彼女の立派なところは、その施設長の悪質な意図に泣き寝入りすることなく、労働審判を申し立てる決意をしたことだ。「普通に管理栄養士として働き続けたかっただけなんです。」と彼女はいう。それを認めてくれないのはおかしいと言っているのに、「法人も施設長の肩を持って、私の願いを聞いてくれないんです。」とも・・・。そして、退職を決意したのだが、その不条理なできごとに敢然と立ち上がり、自分で申立書を作成し、労働審判を申し立てることにしたのだ。

実は、その施設長は、彼女の前にもパワハラで女性職員一人を退職に追い込んだことがあり、その退職した彼女の次の働き先を私が紹介して、今は、元気に働いているのだが、事実として、パワハラのような卑怯なやり方で職員を意のままにすることができるかのような勘違い男だということを説明するのに、申立書に私の名前を書いていいかと、わざわざ確認しに来てくれたので、労働審判に持ち込む事案について私の知るところになったというわけだ。

もともと当該施設長は私の下で働いていたこともあり、私のよく知る人物でもあるのだが、責任のとり方というものを全くわかっていないやつで、私の下にいるときに、私にしょっちゅう注意され、自分で自分の行動を改めないことを棚に上げて、私に「それパワハラじゃないですか。」と言ってきたことがある。そのときに、「こいつは駄目だな。」と見切りをつけて、法人内での居場所がなくなってしまった彼を、私の知り合いの法人に採用を頼んだという経緯がある。

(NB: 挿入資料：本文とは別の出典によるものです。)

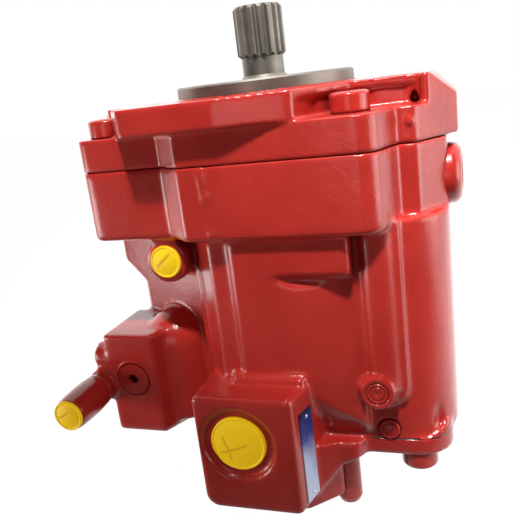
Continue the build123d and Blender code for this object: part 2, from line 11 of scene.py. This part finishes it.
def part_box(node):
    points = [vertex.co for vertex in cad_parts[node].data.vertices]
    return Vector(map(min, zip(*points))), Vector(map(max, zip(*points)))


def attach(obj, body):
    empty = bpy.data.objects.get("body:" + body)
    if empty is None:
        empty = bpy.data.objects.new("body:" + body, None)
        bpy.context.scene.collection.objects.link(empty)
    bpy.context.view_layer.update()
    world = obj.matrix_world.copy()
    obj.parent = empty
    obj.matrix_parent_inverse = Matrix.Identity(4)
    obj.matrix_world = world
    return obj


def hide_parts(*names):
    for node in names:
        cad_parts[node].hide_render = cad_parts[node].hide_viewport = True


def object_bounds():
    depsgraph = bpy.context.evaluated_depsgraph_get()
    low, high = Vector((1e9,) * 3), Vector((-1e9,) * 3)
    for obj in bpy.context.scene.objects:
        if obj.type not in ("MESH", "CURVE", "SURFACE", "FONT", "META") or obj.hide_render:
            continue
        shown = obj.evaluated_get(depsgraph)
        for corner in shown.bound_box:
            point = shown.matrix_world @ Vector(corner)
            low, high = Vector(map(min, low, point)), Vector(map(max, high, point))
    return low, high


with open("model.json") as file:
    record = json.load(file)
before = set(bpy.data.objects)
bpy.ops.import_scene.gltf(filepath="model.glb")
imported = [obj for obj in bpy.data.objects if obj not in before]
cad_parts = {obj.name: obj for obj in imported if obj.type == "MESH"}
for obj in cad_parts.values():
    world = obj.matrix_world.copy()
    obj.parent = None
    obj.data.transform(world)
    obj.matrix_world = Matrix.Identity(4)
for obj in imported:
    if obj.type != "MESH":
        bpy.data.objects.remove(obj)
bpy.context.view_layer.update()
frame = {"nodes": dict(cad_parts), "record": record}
nodes = frame["nodes"]

MM = 0.001
REAR_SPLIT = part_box("control_valve_block")[0].z + 6 * MM
PILOT_R = 63.5
PILOT_H = 9.0
SEAL_SEAT_R = 29.0
LATHE_STEPS = 96


# Meshes

def box_mm(node):
    """Lower corner, upper corner and middle of a node, in millimetres."""
    low_corner, high_corner = (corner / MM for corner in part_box(node))
    return low_corner, high_corner, (low_corner + high_corner) / 2


def new_piece(name, bm, sharp=35.0):
    """An object at the origin that rides on the pump's body, smooth but for edges sharper than an angle."""
    bmesh.ops.recalc_face_normals(bm, faces=bm.faces)
    for face in bm.faces:
        face.smooth = True
    for edge in bm.edges:
        edge.smooth = len(edge.link_faces) != 2 or edge.calc_face_angle() < math.radians(sharp)
    mesh = bpy.data.meshes.new(name)
    bm.to_mesh(mesh)
    bm.free()
    piece = bpy.data.objects.new(name, mesh)
    bpy.context.scene.collection.objects.link(piece)
    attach(piece, "pump_body")
    return piece


def join(bm, part):
    """Adds one bmesh to another."""
    mesh = bpy.data.meshes.new("joined")
    part.to_mesh(mesh)
    part.free()
    bm.from_mesh(mesh)
    bpy.data.meshes.remove(mesh)


def lathe(bm, profile, place, steps=LATHE_STEPS):
    """Turns a closed profile of (radius, height) in millimetres about Z and puts it at place."""
    part = bmesh.new()
    verts = [part.verts.new((r * MM, 0, h * MM)) for r, h in profile]
    edges = [part.edges.new((verts[i], verts[(i + 1) % len(verts)])) for i in range(len(verts))]
    bmesh.ops.spin(part, geom=verts + edges, cent=(0, 0, 0), axis=(0, 0, 1), angle=2 * math.pi,
                   steps=steps, use_merge=True, use_duplicate=False)
    bmesh.ops.remove_doubles(part, verts=part.verts, dist=1e-7)
    bmesh.ops.transform(part, matrix=place, verts=part.verts)
    join(bm, part)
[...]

書かなくても良いことだが、採用試験で「すべて国民は、健康で文化的な最低限度の生活を営む権利を有する。」と国民の生存権を規定しているこの法律は何かと問われて、「生活保護法」と書いたのだ。「『最低限度の生活を営む権利』とあったんで、生活保護法かなと・・・。」と、試験後私に聞いてきたので、「君は、社会福祉学部で何を学んできたのだ!出題されたのは憲法25条じゃないか。社会福祉学部の卒業生で憲法25条を知らないとは・・・、しかも、卒後30年近く福祉の現場で働いてきたのではないのか!」と言ってやって、すぐに紹介した法人の採用を担当した業務執行理事に電話して、憲法25条がわからないようなやつを紹介した非礼を詫たのだった。それでも私の紹介だからということで採用してくれて、さらに、運良く施設長のポストが空いたものだから分不相応に施設長におさまってしまったのだ。

パワハラで辞めた彼女も、労働審判を申し立てた彼女も、廻り廻ってその原因は私にあるのではないか。とても他人事には思えず、何かあればいつでも力になるよと彼女に伝えて、「権利は闘うものの手の中にある」というような話をして別れたのだった。